Have you tried doubling up on hearing protection(plugs and muffs)?
How about a shock collar?
Hand the remote to your shooting partner and have him or her zap you anytime they see a flinch.
Desperate times call for desperate measures. :)
Seriously though, does your shooting range have any sort of poppers, or a bowling pin shoot?
Maybe you need to stop aiming at bullseyes and try shooting at a reactive target where trying to hit an elusive dot is less important than just whacking the thing.
It might break you out of whatever mental rut you've got yourself into.
The snap caps will highlight what you already know, but they are just an indicator of your progress. You are at the "unlearn" stage. You need to start the multitude of correct repetitions to unlearn a bad habit.
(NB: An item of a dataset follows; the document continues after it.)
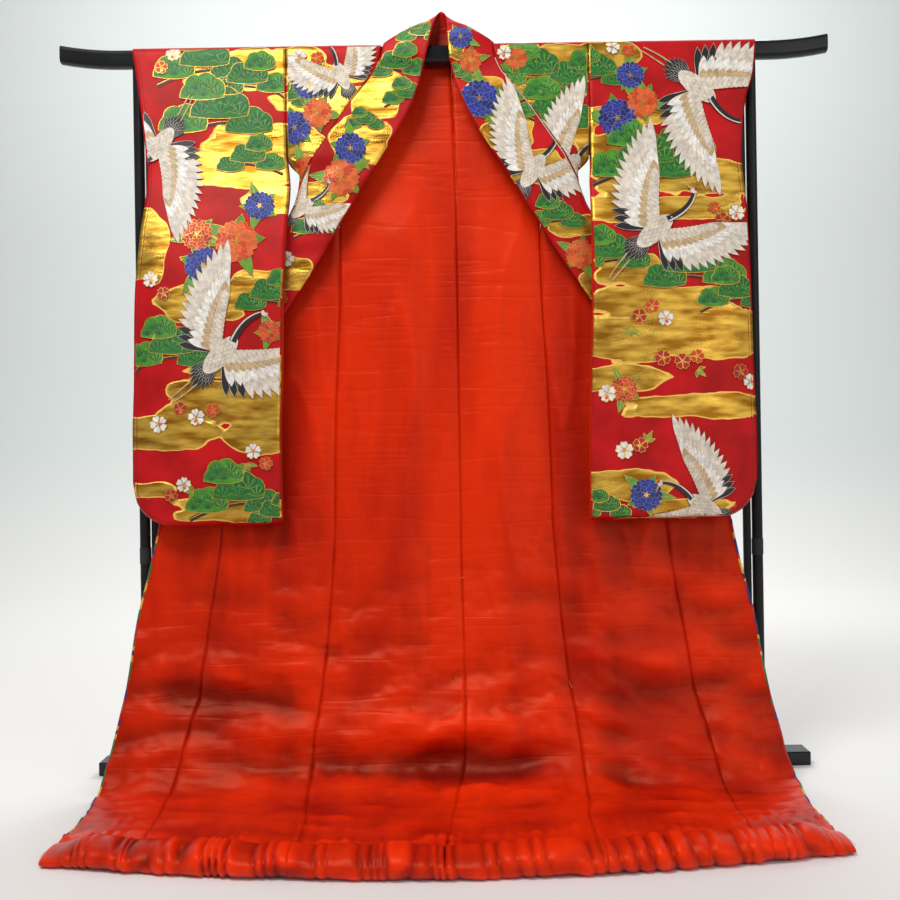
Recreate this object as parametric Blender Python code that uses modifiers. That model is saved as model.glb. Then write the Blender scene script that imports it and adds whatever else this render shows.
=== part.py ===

That is where the dry firing and then slow trigger squeeze shooting will help correct the problem. The snap caps will help you identify if you are slipping back into the bad habit when you aren't really thinking about it. The dry fire drills over and over are the muscle memory learning time. That's what will actually begin to fix the problem. The snap caps will not fix it, they will just help identify your progress.
You aren't going to beat that flinch until you learn to focus on the front sight and it's position on the target to the exclusion of everything else and stop anticipating the report/recoil.
Come out with Old NFO some time and I'll teach you a technique that I just learned in Todd Green's Aim Fast, Hit Fast course.
45er and Murphy are right... Let me know and we can road trip out to Murph's place.